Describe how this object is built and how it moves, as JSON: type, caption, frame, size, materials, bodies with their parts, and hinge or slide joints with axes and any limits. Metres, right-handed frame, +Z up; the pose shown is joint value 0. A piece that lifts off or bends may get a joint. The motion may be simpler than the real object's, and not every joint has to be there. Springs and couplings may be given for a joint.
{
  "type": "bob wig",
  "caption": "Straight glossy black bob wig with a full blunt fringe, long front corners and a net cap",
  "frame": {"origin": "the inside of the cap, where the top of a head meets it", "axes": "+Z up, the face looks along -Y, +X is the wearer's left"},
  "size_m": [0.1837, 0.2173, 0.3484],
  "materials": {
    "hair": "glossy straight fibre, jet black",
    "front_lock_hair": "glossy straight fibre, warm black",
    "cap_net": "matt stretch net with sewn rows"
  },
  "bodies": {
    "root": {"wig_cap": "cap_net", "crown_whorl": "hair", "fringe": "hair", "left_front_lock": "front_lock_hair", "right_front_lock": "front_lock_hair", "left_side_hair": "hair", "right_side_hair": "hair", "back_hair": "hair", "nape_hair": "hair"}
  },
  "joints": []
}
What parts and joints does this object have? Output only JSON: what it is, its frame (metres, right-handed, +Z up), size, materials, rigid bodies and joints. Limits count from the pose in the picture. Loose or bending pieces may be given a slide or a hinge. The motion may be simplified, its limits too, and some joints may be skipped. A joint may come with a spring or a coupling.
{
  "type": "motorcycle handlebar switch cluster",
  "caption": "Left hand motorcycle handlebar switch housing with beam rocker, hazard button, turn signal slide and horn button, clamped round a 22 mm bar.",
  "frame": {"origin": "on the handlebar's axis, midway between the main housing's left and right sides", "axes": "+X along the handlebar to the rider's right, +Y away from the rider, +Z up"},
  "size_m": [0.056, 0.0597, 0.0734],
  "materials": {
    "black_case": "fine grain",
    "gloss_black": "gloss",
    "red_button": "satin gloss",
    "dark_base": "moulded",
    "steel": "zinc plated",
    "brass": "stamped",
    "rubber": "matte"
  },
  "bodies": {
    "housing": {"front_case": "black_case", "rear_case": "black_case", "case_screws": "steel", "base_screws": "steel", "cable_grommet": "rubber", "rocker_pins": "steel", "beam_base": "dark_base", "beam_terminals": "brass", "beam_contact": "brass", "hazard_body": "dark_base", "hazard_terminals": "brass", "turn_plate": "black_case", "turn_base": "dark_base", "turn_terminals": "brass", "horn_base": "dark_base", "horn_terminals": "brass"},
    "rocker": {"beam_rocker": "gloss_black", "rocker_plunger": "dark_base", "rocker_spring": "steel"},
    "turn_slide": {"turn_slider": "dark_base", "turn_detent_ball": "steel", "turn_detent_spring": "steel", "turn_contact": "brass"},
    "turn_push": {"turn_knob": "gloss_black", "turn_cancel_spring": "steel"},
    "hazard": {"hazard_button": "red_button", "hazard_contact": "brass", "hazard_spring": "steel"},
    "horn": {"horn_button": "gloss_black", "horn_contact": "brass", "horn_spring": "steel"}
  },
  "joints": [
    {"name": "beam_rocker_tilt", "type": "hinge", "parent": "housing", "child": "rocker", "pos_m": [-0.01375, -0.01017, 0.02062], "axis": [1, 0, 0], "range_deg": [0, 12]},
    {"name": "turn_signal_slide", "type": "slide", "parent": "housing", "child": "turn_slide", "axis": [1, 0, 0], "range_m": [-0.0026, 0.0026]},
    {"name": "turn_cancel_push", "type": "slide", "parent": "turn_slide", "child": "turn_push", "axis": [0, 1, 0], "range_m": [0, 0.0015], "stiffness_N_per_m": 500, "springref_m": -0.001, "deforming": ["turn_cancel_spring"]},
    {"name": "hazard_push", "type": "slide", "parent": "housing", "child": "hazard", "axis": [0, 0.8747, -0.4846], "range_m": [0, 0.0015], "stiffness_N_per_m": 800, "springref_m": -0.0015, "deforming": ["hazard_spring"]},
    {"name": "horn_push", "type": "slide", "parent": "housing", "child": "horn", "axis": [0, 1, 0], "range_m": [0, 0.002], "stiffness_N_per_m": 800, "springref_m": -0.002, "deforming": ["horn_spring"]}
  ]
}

TASK STATEMENT |
Write out all the records above again, exactly as they stand.

EXERCISE SOLUTION |
Describe how this object is built and how it moves, as JSON: type, caption, frame, size, materials, bodies with their parts, and hinge or slide joints with axes and any limits. Metres, right-handed frame, +Z up; the pose shown is joint value 0. A piece that lifts off or bends may get a joint. The motion may be simpler than the real object's, and not every joint has to be there. Springs and couplings may be given for a joint.
{
  "type": "bob wig",
  "caption": "Straight glossy black bob wig with a full blunt fringe, long front corners and a net cap",
  "frame": {"origin": "the inside of the cap, where the top of a head meets it", "axes": "+Z up, the face looks along -Y, +X is the wearer's left"},
  "size_m": [0.1837, 0.2173, 0.3484],
  "materials": {
    "hair": "glossy straight fibre, jet black",
    "front_lock_hair": "glossy straight fibre, warm black",
    "cap_net": "matt stretch net with sewn rows"
  },
  "bodies": {
    "root": {"wig_cap": "cap_net", "crown_whorl": "hair", "fringe": "hair", "left_front_lock": "front_lock_hair", "right_front_lock": "front_lock_hair", "left_side_hair": "hair", "right_side_hair": "hair", "back_hair": "hair", "nape_hair": "hair"}
  },
  "joints": []
}
What parts and joints does this object have? Output only JSON: what it is, its frame (metres, right-handed, +Z up), size, materials, rigid bodies and joints. Limits count from the pose in the picture. Loose or bending pieces may be given a slide or a hinge. The motion may be simplified, its limits too, and some joints may be skipped. A joint may come with a spring or a coupling.
{
  "type": "motorcycle handlebar switch cluster",
  "caption": "Left hand motorcycle handlebar switch housing with beam rocker, hazard button, turn signal slide and horn button, clamped round a 22 mm bar.",
  "frame": {"origin": "on the handlebar's axis, midway between the main housing's left and right sides", "axes": "+X along the handlebar to the rider's right, +Y away from the rider, +Z up"},
  "size_m": [0.056, 0.0597, 0.0734],
  "materials": {
    "black_case": "fine grain",
    "gloss_black": "gloss",
    "red_button": "satin gloss",
    "dark_base": "moulded",
    "steel": "zinc plated",
    "brass": "stamped",
    "rubber": "matte"
  },
  "bodies": {
    "housing": {"front_case": "black_case", "rear_case": "black_case", "case_screws": "steel", "base_screws": "steel", "cable_grommet": "rubber", "rocker_pins": "steel", "beam_base": "dark_base", "beam_terminals": "brass", "beam_contact": "brass", "hazard_body": "dark_base", "hazard_terminals": "brass", "turn_plate": "black_case", "turn_base": "dark_base", "turn_terminals": "brass", "horn_base": "dark_base", "horn_terminals": "brass"},
    "rocker": {"beam_rocker": "gloss_black", "rocker_plunger": "dark_base", "rocker_spring": "steel"},
    "turn_slide": {"turn_slider": "dark_base", "turn_detent_ball": "steel", "turn_detent_spring": "steel", "turn_contact": "brass"},
    "turn_push": {"turn_knob": "gloss_black", "turn_cancel_spring": "steel"},
    "hazard": {"hazard_button": "red_button", "hazard_contact": "brass", "hazard_spring": "steel"},
    "horn": {"horn_button": "gloss_black", "horn_contact": "brass", "horn_spring": "steel"}
  },
  "joints": [
    {"name": "beam_rocker_tilt", "type": "hinge", "parent": "housing", "child": "rocker", "pos_m": [-0.01375, -0.01017, 0.02062], "axis": [1, 0, 0], "range_deg": [0, 12]},
    {"name": "turn_signal_slide", "type": "slide", "parent": "housing", "child": "turn_slide", "axis": [1, 0, 0], "range_m": [-0.0026, 0.0026]},
    {"name": "turn_cancel_push", "type": "slide", "parent": "turn_slide", "child": "turn_push", "axis": [0, 1, 0], "range_m": [0, 0.0015], "stiffness_N_per_m": 500, "springref_m": -0.001, "deforming": ["turn_cancel_spring"]},
    {"name": "hazard_push", "type": "slide", "parent": "housing", "child": "hazard", "axis": [0, 0.8747, -0.4846], "range_m": [0, 0.0015], "stiffness_N_per_m": 800, "springref_m": -0.0015, "deforming": ["hazard_spring"]},
    {"name": "horn_push", "type": "slide", "parent": "housing", "child": "horn", "axis": [0, 1, 0], "range_m": [0, 0.002], "stiffness_N_per_m": 800, "springref_m": -0.002, "deforming": ["horn_spring"]}
  ]
}